北が無条件の対話を提案した狙いとは

 北朝鮮で核問題を担当する外務省は26日、「対話の前提条件や順序は定めるべきでない」とする声明を発表した。これについて外交安保研究院の尹徳敏(ユン・ドクミン)教授は「南北対話と6カ国協議の前提として、韓国政府は非核化に向けた誠実な態度を北朝鮮が先に示すよう求めている。これに対する強い不満の表れだろう」と解釈している。

 韓国政府は10日、北朝鮮に対して「南北対話を実現させるには、哨戒艦『天安』沈没問題や延坪島砲撃に対して北朝鮮が責任ある態度を示し、また非核化に向けた誠実な姿勢を確認することも必要だ」と通告した。
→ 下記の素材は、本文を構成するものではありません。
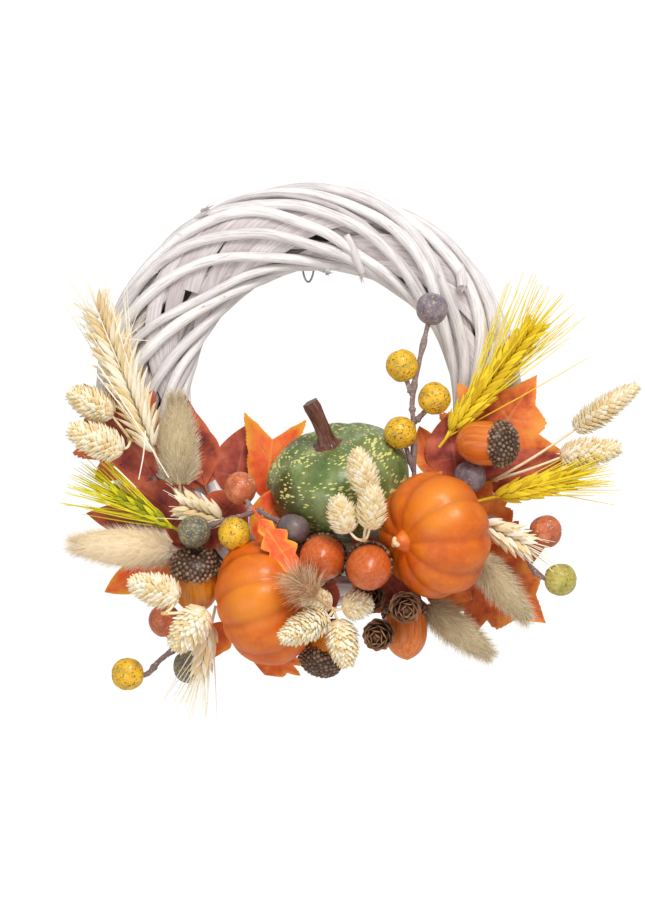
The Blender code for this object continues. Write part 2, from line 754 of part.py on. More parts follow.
def build():
    clear_scene()
    willow = make_material("whitewashed_willow", (0.84, 0.82, 0.77), 0.80)
    split = make_material("split_willow", (0.78, 0.75, 0.68), 0.85)
    wire = make_material("galvanised_wire", (0.55, 0.56, 0.57), 0.40, 1.0)
    green_skin = make_material("green_pumpkin_skin", (0.09, 0.15, 0.05), 0.30)
    orange_skin = make_material("orange_pumpkin_skin", (0.80, 0.20, 0.02), 0.32)
    stalk = make_material("brown_stalk", (0.10, 0.04, 0.03), 0.40)
    nut = make_material("painted_acorn", (0.62, 0.15, 0.03), 0.28)
    cap = make_material("acorn_cap_beads", (0.17, 0.09, 0.05), 0.60)
    cone = make_material("larch_cone_scale", (0.07, 0.03, 0.02), 0.65)
    berry = make_material("waxed_berry", (0.45, 0.25, 0.10), 0.50)
    canary = make_material("dried_canary_grass", (0.86, 0.72, 0.42), 0.85)
    tail_grey = make_material("bunny_tail_grey", (0.48, 0.41, 0.28), 0.95)
    tail_cream = make_material("bunny_tail_cream", (0.84, 0.73, 0.52), 0.95)
    tuft = make_material("brown_plume", (0.36, 0.20, 0.10), 0.95)
    wheat_cream = make_material("dried_wheat", (0.80, 0.63, 0.32), 0.80)
    wheat_yellow = make_material("dyed_yellow_wheat", (0.70, 0.48, 0.02), 0.75)
    wheat_green = make_material("dyed_green_wheat", (0.50, 0.48, 0.02), 0.75)
    leaf_burgundy = make_material("burgundy_fabric_leaf", (0.20, 0.03, 0.02), 0.65)
    leaf_orange = make_material("orange_fabric_leaf", (0.80, 0.25, 0.03), 0.65)
    leaf_red = make_material("red_fabric_leaf", (0.75, 0.10, 0.02), 0.65)
    leaf_brown = make_material("rust_fabric_leaf", (0.50, 0.12, 0.03), 0.65)

    for index in range(ROD_COUNT):
        make_rod(index, willow)
    for index in range(STRIP_COUNT):
        make_strip(index, split)
    rod_centre = make_wire_tie(wire)
    make_hanging_loop(rod_centre, wire)
    make_green_pumpkin(green_skin, stalk)
    make_orange_pumpkin("right", at(75.4, -90.0, -83.5), (-0.78, -0.60, -0.14), orange_skin, stalk)
    make_orange_pumpkin("left", at(-25.0, -76.0, -124.0), (0.93, -0.25, 0.28), orange_skin, None)
    make_acorns(nut, cap)
    make_cone(1, at(57.0, -92.0, -126.0), (0.1, -0.95, -0.2), cone)
    make_cone(2, at(41.8, -88.0, -142.2), (-0.2, -0.95, -0.2), cone)
    make_cone(3, at(36.0, -72.0, -121.0), (-0.2, -0.95, 0.2), cone)
    make_picks(berry)
    make_wheat_ears(wheat_cream, wheat_yellow, wheat_green)
    make_canary_grass(canary)
    make_bunny_tails(tail_grey, tail_cream, tuft)
    make_leaves(leaf_burgundy, leaf_orange, leaf_red, leaf_brown)


build()
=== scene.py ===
"""Harvest door wreath, finished: a whitewashed willow ring with pumpkins,
acorns, berries, grasses and leaves.

Metres, +Z up, the front faces -Y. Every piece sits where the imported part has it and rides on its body.
"""

import math
import random

import bmesh
import bpy
from mathutils import Matrix, Vector, noise


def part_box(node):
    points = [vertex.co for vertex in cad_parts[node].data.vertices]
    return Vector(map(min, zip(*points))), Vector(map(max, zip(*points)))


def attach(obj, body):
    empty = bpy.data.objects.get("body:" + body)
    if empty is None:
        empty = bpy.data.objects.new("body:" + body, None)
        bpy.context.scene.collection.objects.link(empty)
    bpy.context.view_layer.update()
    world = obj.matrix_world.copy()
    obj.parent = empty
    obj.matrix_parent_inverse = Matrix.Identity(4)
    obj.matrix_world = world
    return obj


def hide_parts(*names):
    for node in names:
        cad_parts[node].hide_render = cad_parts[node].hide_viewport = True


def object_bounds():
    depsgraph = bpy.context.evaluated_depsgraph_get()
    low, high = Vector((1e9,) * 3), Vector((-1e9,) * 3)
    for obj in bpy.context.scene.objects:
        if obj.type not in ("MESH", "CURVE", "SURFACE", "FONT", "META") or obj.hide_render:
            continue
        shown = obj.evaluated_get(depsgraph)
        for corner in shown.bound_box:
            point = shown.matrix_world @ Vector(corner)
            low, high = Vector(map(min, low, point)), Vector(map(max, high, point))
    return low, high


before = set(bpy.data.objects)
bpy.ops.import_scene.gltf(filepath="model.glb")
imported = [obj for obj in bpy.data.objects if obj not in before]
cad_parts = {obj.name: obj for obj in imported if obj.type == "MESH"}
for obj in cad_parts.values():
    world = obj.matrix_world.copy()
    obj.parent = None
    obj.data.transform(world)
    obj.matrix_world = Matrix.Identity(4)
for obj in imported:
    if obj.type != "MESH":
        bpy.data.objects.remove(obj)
CAD_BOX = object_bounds()

MM = 0.001
GOLDEN_TURN = math.pi * (3.0 - math.sqrt(5.0))
chance = random.Random(41)
noise.seed_set(41)

# The ring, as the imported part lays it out.
RING_RADIUS = 0.129
RING_INNER = 0.079
INNER_SHIFT = Vector((0.0084, 0.0, -0.0042))
RING_DEPTH = 0.046
RING_BACK_GAP = 0.0015
ROD_RADIUS = 0.0030
ROD_TURNS = 5 / 3
WIRE_RADIUS = 0.0006
TIE_RADIUS = 0.0054
TIE_DROP = 0.0012
LOOP_LENGTH = 0.0285
LOOP_WIDTH = 0.0076
LOOP_ROOM = 0.0014
TUBE_SHIFT = INNER_SHIFT / 2
TUBE_CIRCLE = (RING_RADIUS + RING_INNER) / 2
TUBE_HALF = (RING_RADIUS - RING_INNER) / 2
TUBE_LEAN = TUBE_SHIFT.length
TUBE_LEAN_ANGLE = math.atan2(TUBE_SHIFT.z, TUBE_SHIFT.x)
DEPTH_RATIO = RING_DEPTH / (2 * (TUBE_HALF + TUBE_LEAN))
TUBE_Y = -RING_BACK_GAP - RING_DEPTH / 2
TIE_ANGLE = math.acos(-TUBE_SHIFT.x / TUBE_CIRCLE)


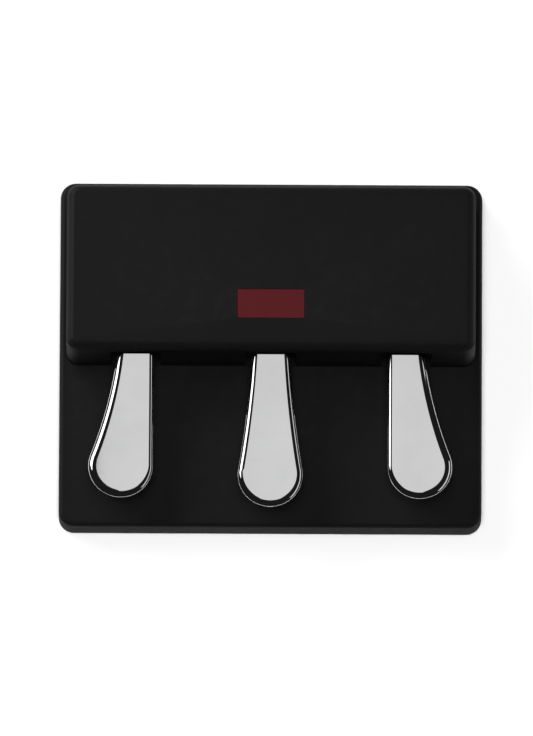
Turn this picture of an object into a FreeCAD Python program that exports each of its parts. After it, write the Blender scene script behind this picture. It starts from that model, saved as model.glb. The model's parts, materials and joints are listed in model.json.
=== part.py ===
import FreeCAD, Part
import math
import os

# Triple pedal unit: three sprung foot pedals that stand out of a cover box on a low base.
# Millimetres. +X right, +Y away from the player, +Z up.
# The origin lies on the floor under the middle of the base.

# Base
base_width = 300.0
base_depth = 250.0
base_side_height = 25.0
base_wall = 3.0
base_corner_radius = 11.0
base_edge_radius = 3.0
mat_thickness = 2.0
mat_inset = 2.0
plate_thickness = 2.0
plate_gap = 0.3

# Cover box over the mechanism
housing_side_inset = 5.0
housing_rear_shelf = 13.0
housing_depth = 120.0
housing_rise = 53.0
housing_wall = 3.0
housing_corner_radius = 8.5
housing_edge_radius = 6.0
slot_width = 35.0
slot_height = 41.0
slot_corner_radius = 4.5
badge_width = 47.3
badge_depth = 20.8
badge_thickness = 1.0
badge_sunk = 0.7
badge_corner_radius = 1.2
badge_from_front = 33.0
badge_gap = 0.1

# Pedals
pedal_spacing = 95.8
pedal_top_rise = 34.0
pedal_thickness = 8.0
pedal_shoulder_radius = 4.0
pedal_lower_edge_radius = 1.0
neck_width = 26.7
neck_setback = 3.0
neck_slope = 9.0
neck_curve_length = 15.0
shank_length = 27.0
toe_radius = 23.35
middle_reach = 109.5
side_reach = 103.3
middle_flank_radius = 800.0
side_flank_radius = 311.0

# Steel lever under each pedal
lever_width = 22.0
lever_height = 14.0
lever_sheet = 2.0
lever_bend_radius = 3.0
lever_front_setback = 8.0
lever_tail = 26.0
press_angle = 7.0

# Pivot
pivot_setback = 64.0
pivot_drop = 7.0
pin_diameter = 6.0
pin_end = 1.5
running_clearance = 0.05
bush_wall = 1.0
bush_flange = 1.0
bush_flange_diameter = 11.0
side_play = 0.3
groove_width = 1.0
groove_depth = 0.6
clip_thickness = 0.9
clip_diameter = 10.0
clip_mouth = 4.0

# Bracket that carries one pedal
bracket_sheet = 2.0
bracket_width = 44.0
bracket_length = 83.0
bracket_front_gap = 6.0
ear_length = 20.0
bracket_screw_spread = 35.0
bracket_screw_inset = 9.0

# Return spring and stops
spring_setback = 40.0
spring_diameter = 14.0
spring_wire = 1.6
spring_end_turns = 1.0
spring_open_turns = 4.0
spring_end_pitch = 2.2
spring_seat_gap = 0.15
spring_boss_diameter = 9.0
spring_boss_height = 2.5
stop_gap = 0.3
buffer_width = 20.0
buffer_length = 10.0
felt_width = 24.0
felt_length = 10.0

# Sensing
board_width = 236.0
board_depth = 20.0
board_thickness = 1.6
board_rear_gap = 3.0
spacer_height = 6.0
spacer_diameter = 6.0
sensor_width = 10.0
sensor_length = 7.0
sensor_height = 12.0
sensor_slot = 3.6
sensor_floor = 3.0
sensor_front_inset = 2.0
flag_thickness = 1.2
flag_rise = 3.0
flag_drop = 12.0
flag_foot_length = 12.0
flag_foot_width = 16.0
flag_tail_gap = 0.5
flag_past_sensor = 1.0
header_width = 16.0
header_length = 7.0
header_height = 7.5
header_offset = 24.0
header_wall = 1.0
header_rear_inset = 1.0

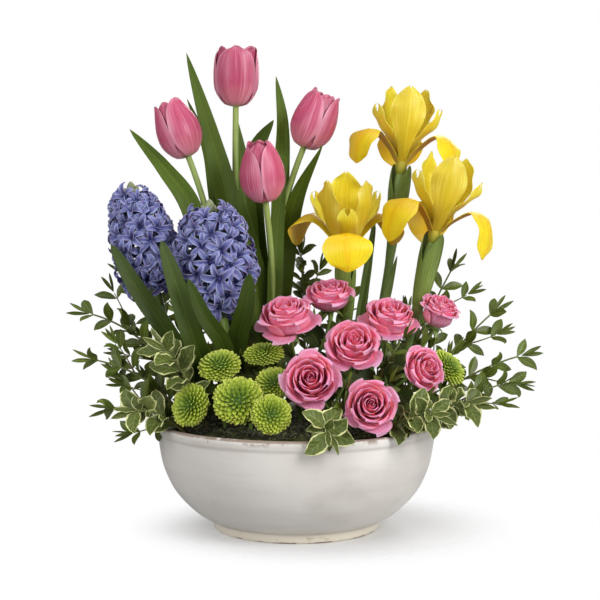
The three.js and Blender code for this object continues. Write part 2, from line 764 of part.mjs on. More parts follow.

しかし北朝鮮はこれまで、哨戒艦沈没や延坪島砲撃問題について話し合う軍事会談には応じているが、非核化問題については一貫して沈黙している。

 この日の北朝鮮外務省報道官の談話は、韓国が「非核化に向けた誠実な態度」を求めたことに対する回答という性格もある。

 北朝鮮外務省は「朝鮮半島の核問題は最初から最後まで、米国がわれわれに対して仕掛けようとする核戦争の脅威と敵対視政策によって生じたもの」との見方も示した。これについて外交消息筋は「北朝鮮の核問題は米朝両国、あるいは最低でも6カ国協議で話し合うべきテーマであり、南北間で取り扱うべき問題ではない、と言いたいのだろう」と解釈している。特にウラン濃縮(UEP)問題は6カ国協議で話し合われたことがないが、これについての議論を南北対話の前提として取り上げる韓国政府の要求は受け入れられない、という趣旨にも解釈できる。

 さらに「朝鮮半島全体の非核化を求めるわれわれの立場に変化はない。平等の精神と同時行動の原則に基づき、9・19共同声明を全面的に履行していくわれわれの意志にも変化はない」と表明し、これまでと同じ立場を改めて強調した。

 以前なら、「南朝鮮(韓国)の主張は検討する価値もない」などと無視していた可能性が高いが、米中首脳が南北対話を強く求めたことで、韓国からの提案を最初から拒否することは難しくなっており、北朝鮮が声明を通じて自分たちの考えを遠回しに表現した可能性もある。北朝鮮外務省はさらに「(核問題の)根源を除去できる対話の方法が必要」という表現も使った。これについて、韓国政府の安全保障関連部処(省庁)の当局者は「6カ国協議が再開された場合、北朝鮮は韓半島(朝鮮半島)平和体制構築についての問題を集中的に取り上げるつもりだということを示唆したものだ」とコメントした。

 今回の談話で北朝鮮が韓国からの提案を完全に拒否しなかったことは、微妙な雰囲気を残す結果となった。米中両国は「6カ国協議を実現させるには、南北間で非核化に向けた会談を実現させることが必要」という圧力を加えてきたが、この状況でも北朝鮮は引き続きあいまいな言動により、非核化会談を巧妙に利用しようとすることも考えられる。